Phang Nga Mangroves
The afternoon was spent in the three mangrove walkways in Phang Nga.
Phang Nga Mangrove Park
At the car park a Black-thighed Falconet was perched up on an aerial. It was probably one of the pair that roosts in a hole in a cliff across the road in Queen’s Park.
As we walked into the mangroves we could hear a Ruddy Kingfisher calling. We had a good look around and found a pair of them. As usual we managed to call in a pair of Black-and-Red Broadbills too. It was proving to be a very good day’s birding. Next up was a Mangrove Pitta. Games found it after it started calling. You have to love Pitta season.
Also seen were Ashy Drongo, Pied Fantail and Olive-winged Bulbul.
Ao Phang Nga
We had less luck at Ao Phang Nga NP where the only mangrove specialist found was an Ashy Tailorbird.
Baan Bang Phat
At Bang Phat we brought in a Brown-winged Kingfisher as we entered the walkway. The day was very hot and the birds were less than active. Mangrove Whistler was only briefly seen. Chestnut-bellied Malkoha showed well as did Pied Fantail and Oriental White-eye.
The morning was spent getting to, and at, our usual Gurney’s Pitta site.
Along the way we found a pair of Blue-winged Pittas that flew into a close tree to state their claim on the territory.
A couple of Crested Honey Buzzards flew by and some Thick-billed Green Pigeons flew into the same tree. A Rufous-tailed Tailorbird showed momentarily.
Along the track we heard a Ferruginous Babbler calling. As we were looking for it we also saw a Puff-throated Babbler.
At the hide we were told by the farmer that he had not heard the Pitta for a while. This is rather worrying as a nearby rubber plantation was recently cleared causing a lot of disturbance.

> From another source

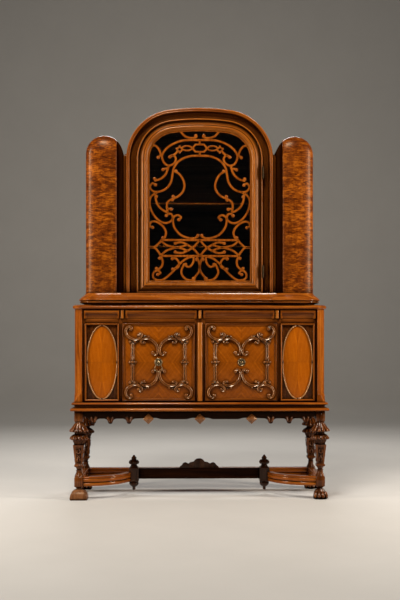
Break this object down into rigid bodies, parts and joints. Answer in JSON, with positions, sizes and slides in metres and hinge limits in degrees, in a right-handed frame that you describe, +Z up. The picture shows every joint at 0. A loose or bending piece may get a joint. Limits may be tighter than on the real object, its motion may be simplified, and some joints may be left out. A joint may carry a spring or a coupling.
{
  "type": "display cabinet on stand",
  "caption": "Arched glazed display cabinet with fretwork door and bowed side columns, over a cupboard with frieze drawers, on a carved stand with curved stretchers.",
  "frame": {"origin": "on the floor, at the centre of the outline seen from above", "axes": "+Z up, -Y towards the person who opens the doors, +X to that person's right as they face the cabinet"},
  "size_m": [1.236, 0.422, 1.86],
  "materials": {
    "walnut": "warm red-brown stained walnut under glossy varnish",
    "dark_walnut": "very dark brown stained wood under glossy varnish",
    "veneer": "golden matched walnut veneer under glossy varnish",
    "burl": "mottled burl and flame veneer under glossy varnish",
    "inside_wood": "plain unpolished stained wood",
    "brass": "aged and dulled",
    "iron": "dark oiled iron",
    "glass": "clear polished"
  },
  "bodies": {
    "cabinet": {"apron_front": "dark_walnut", "apron_left": "dark_walnut", "apron_rear": "dark_walnut", "apron_right": "dark_walnut", "arch_case": "walnut", "arch_face_frame": "walnut", "base_board": "walnut", "case_back": "inside_wood", "case_side_left": "walnut", "case_side_right": "walnut", "column_left": "burl", "column_right": "burl", "corner_post_left": "walnut", "corner_post_right": "walnut", "cupboard_shelf": "inside_wood", "display_shelf_lower": "walnut", "display_shelf_upper": "walnut", "dust_board": "inside_wood", "front_frame": "walnut", "hinge_lower_fixed": "brass", "hinge_upper_fixed": "brass", "ledge_board": "walnut", "leg_front_left": "dark_walnut", "leg_front_right": "dark_walnut", "leg_rear_left": "dark_walnut", "leg_rear_right": "dark_walnut", "oval_panel_left": "veneer", "oval_panel_right": "veneer", "pivot_hinge_bottom_left": "iron", "pivot_hinge_bottom_right": "iron", "pivot_hinge_top_left": "iron", "pivot_hinge_top_right": "iron", "stretcher_beam": "dark_walnut", "stretcher_bow_left": "walnut", "stretcher_bow_right": "walnut", "stretcher_crest": "dark_walnut", "stretcher_post_left": "dark_walnut", "stretcher_post_right": "dark_walnut", "stretcher_rear": "walnut", "stretcher_side_left": "walnut", "stretcher_side_right": "walnut", "upper_back": "inside_wood", "waist_board": "walnut", "wing_shell_left": "walnut", "wing_shell_right": "walnut"},
    "glass_door": {"glass_door_frame": "walnut", "door_glass": "glass", "door_fretwork": "walnut", "key_escutcheon": "brass", "lock_case": "iron", "hinge_upper_moving": "brass", "hinge_lower_moving": "brass"},
    "lock_bolt": {"lock_bolt": "brass"},
    "lower_door_left": {"lower_door_left": "veneer", "pull_plate_left": "brass"},
    "pull_ring_left": {"pull_ring_left": "brass"},
    "lower_door_right": {"lower_door_right": "veneer", "pull_plate_right": "brass"},
    "frieze_drawer_left": {"frieze_drawer_left": "walnut"},
    "frieze_drawer_right": {"frieze_drawer_right": "walnut"}
  },
  "joints": [
    {"name": "glass_door_hinge", "type": "hinge", "parent": "cabinet", "child": "glass_door", "pos_m": [0.301, -0.156, 1.315], "axis": [0, 0, 1], "range_deg": [0, 110]},
    {"name": "lock_bolt_slide", "type": "slide", "parent": "glass_door", "child": "lock_bolt", "axis": [-1, 0, 0], "range_m": [0, 0.008]},
    {"name": "lower_door_left_hinge", "type": "hinge", "parent": "cabinet", "child": "lower_door_left", "pos_m": [-0.362, -0.187, 0.649], "axis": [0, 0, -1], "range_deg": [0, 100]},
    {"name": "lower_door_right_hinge", "type": "hinge", "parent": "cabinet", "child": "lower_door_right", "pos_m": [0.362, -0.187, 0.649], "axis": [0, 0, 1], "range_deg": [0, 100]},
    {"name": "pull_ring_left_swing", "type": "hinge", "parent": "lower_door_left", "child": "pull_ring_left", "pos_m": [-0.196, -0.196, 0.638], "axis": [-1, 0, 0], "range_deg": [0, 85]},
    {"name": "frieze_drawer_left_slide", "type": "slide", "parent": "cabinet", "child": "frieze_drawer_left", "axis": [0, -1, 0], "range_m": [0, 0.22]},
    {"name": "frieze_drawer_right_slide", "type": "slide", "parent": "cabinet", "child": "frieze_drawer_right", "axis": [0, -1, 0], "range_m": [0, 0.22]}
  ]
}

In the forest we got onto a Green Broadbill, a Grey-cheeked Bulbul, a Yellow-bellied Bulbul, some Hairy-backed Bulbuls and some Scaly-crowned Babblers. Unusually a group of Chestnut-rumped Babblers came low and showed well, behaving very similarly to the Fluffy-backed Tit Babblers of the previous day.
A Square-tailed Drongo-Cuckoo flew into view on the way back to the car. A pair of Grey-and-Buff Woodpeckers were also in the area but were only seen in flight.

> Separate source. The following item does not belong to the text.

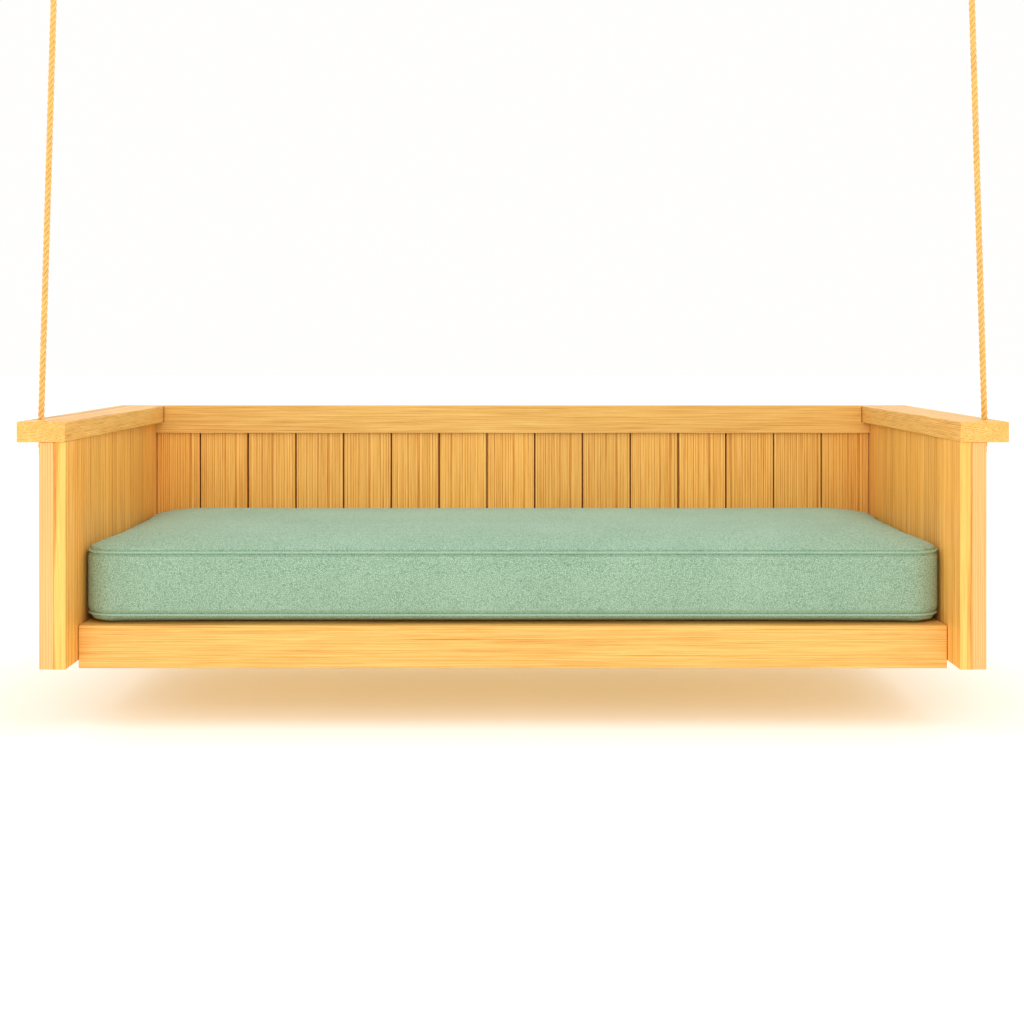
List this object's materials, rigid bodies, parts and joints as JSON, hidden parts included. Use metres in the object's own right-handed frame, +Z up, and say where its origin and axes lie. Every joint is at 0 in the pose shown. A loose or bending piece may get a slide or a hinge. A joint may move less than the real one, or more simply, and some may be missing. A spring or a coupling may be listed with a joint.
{
  "type": "porch swing",
  "caption": "Wooden porch swing bench with upright boards, wide arm caps and a boxed cushion, hung on ropes from ceiling hangers.",
  "frame": {"origin": "centre of the four ceiling bolts, on the ceiling's face, straight above the front rope holes", "axes": "+X to the right seen from the front, -Y the front, +Z up"},
  "size_m": [1.829, 0.733, 1.522],
  "materials": {
    "pine": "clear-coated, strong fine grain",
    "black_steel": "satin powder coat",
    "zinc_steel": "zinc plated",
    "bronze": "oiled",
    "rope": "three-strand twisted",
    "twine": "waxed",
    "foam": "open-cell foam",
    "cover_fabric": "pebbled outdoor weave, piped"
  },
  "bodies": {
    "hangers": {"ceiling_hanger_left": "black_steel", "ceiling_hanger_right": "black_steel", "pivot_bolts": "zinc_steel", "pivot_nuts": "zinc_steel"},
    "ropes": {"upper_rope_left": "rope", "upper_rope_right": "rope", "rope_thimbles": "zinc_steel", "pivot_bushes": "bronze", "rope_seizings": "twine"},
    "bench": {"front_post_left": "pine", "front_post_right": "pine", "rear_post_left": "pine", "rear_post_right": "pine", "side_rail_left": "pine", "side_rail_right": "pine", "side_boards_left": "pine", "side_boards_right": "pine", "arm_cap_left": "pine", "arm_cap_right": "pine", "back_top_rail": "pine", "back_board_01": "pine", "back_board_02": "pine", "back_board_03": "pine", "back_board_04": "pine", "back_board_05": "pine", "back_board_06": "pine", "back_board_07": "pine", "back_board_08": "pine", "back_board_09": "pine", "back_board_10": "pine", "back_board_11": "pine", "back_board_12": "pine", "back_board_13": "pine", "back_board_14": "pine", "back_board_15": "pine", "seat_joist_left": "pine", "seat_joist_centre": "pine", "seat_joist_right": "pine", "front_rail": "pine", "back_bottom_rail": "pine", "seat_ledger_left": "pine", "seat_ledger_right": "pine", "deck_slat_1": "pine", "deck_slat_2": "pine", "deck_slat_3": "pine", "deck_slat_4": "pine", "deck_slat_5": "pine", "deck_slat_6": "pine", "cap_dowels": "pine", "lower_rope_left": "rope", "lower_rope_right": "rope", "rope_knots": "rope", "bracket_lags": "zinc_steel", "rail_lags": "zinc_steel", "deck_screws": "zinc_steel", "board_screws": "zinc_steel", "front_rope_brackets": "black_steel", "rear_rope_brackets": "black_steel", "cushion_foam": "foam", "cushion_cover": "cover_fabric"}
  },
  "joints": [
    {"name": "rope_swing", "type": "hinge", "parent": "hangers", "child": "ropes", "pos_m": [0, 0, -0.048], "axis": [1, 0, 0], "range_deg": [-20, 20]},
    {"name": "bench_level", "type": "hinge", "parent": "ropes", "child": "bench", "pos_m": [0, 0, -1.05], "axis": [1, 0, 0], "range_deg": [-20, 20]}
  ],
  "couplings": [
    {"joint": "bench_level", "follows": "rope_swing", "ratio": -1}
  ]
}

After lunch at the Morakot Resort we went to the HQ to look for sunbirds. We found a good variety including Purple-naped Sunbird and Van Hasselt's Sunbird.
Birding at KNC in the afternoon is always very difficult so we flitted about trying to pick up a bird here or there. We managed to find Plaintive Cuckoo, Golden-bellied Gerygone, Cream-vented Bulbul, Thick-billed Flowerpecker and Grey-breasted Spiderhunter.
At dusk we found a Great Eared Nightjar near the resort.